Bunge is currently using E-Xchange at two soybean processing sites, one of which has moved all of its soybean hull pellet buyers online. If E-xchange continues to work well, the application will be used throughout Bunge's operations.

Geography and a desire to reduce efficiency killing tasks, such as paper-pushing, are steering agriculture to the internet. Towles claims the trend is because of a bottom line influence.

Towles: "It validates the flow of information electronically, versus the physical processing of paper. And that's a benefit to the customer. He has basically a 24 by 7 opportunity to trade or to interact with the business and he can do it on his own term. And that adds value to his relationship with us and it allows us to be more efficient in the way we process data."

The internet also holds less obvious benefits. While those who regard the internet as lacking usefulness will likely be left behind, those interviewed by Market to Market feel the internet only expands the possibilities for agriculture.
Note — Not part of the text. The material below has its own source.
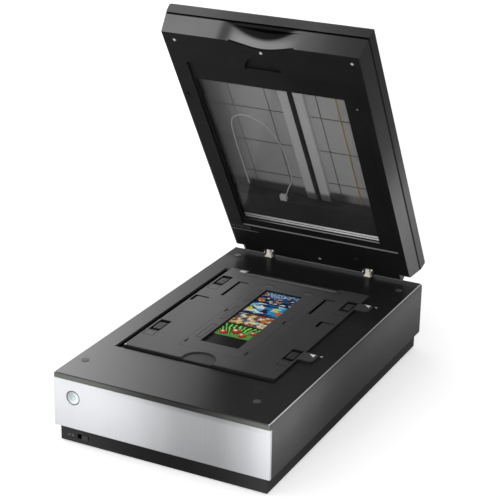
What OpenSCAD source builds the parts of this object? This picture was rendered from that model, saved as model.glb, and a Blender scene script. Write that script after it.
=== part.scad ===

Cavey: "It's really the savior, in my mind, for elevators being able to handle a larger, broader audience without having to add exponentially staff to do it. Don't distract that or confuse that with finding people they don't know, because the harsh reality in agriculture is, an elevator manager knows all the people that are growing grain in a 50 mile radius, that have the likelihood of delivering grain to their facility. But it's about how can you do a better job facilitating their needs, servicing them, getting them the information on a timely basis that they are looking for."

For Market to Market, I'm Tyler Teske.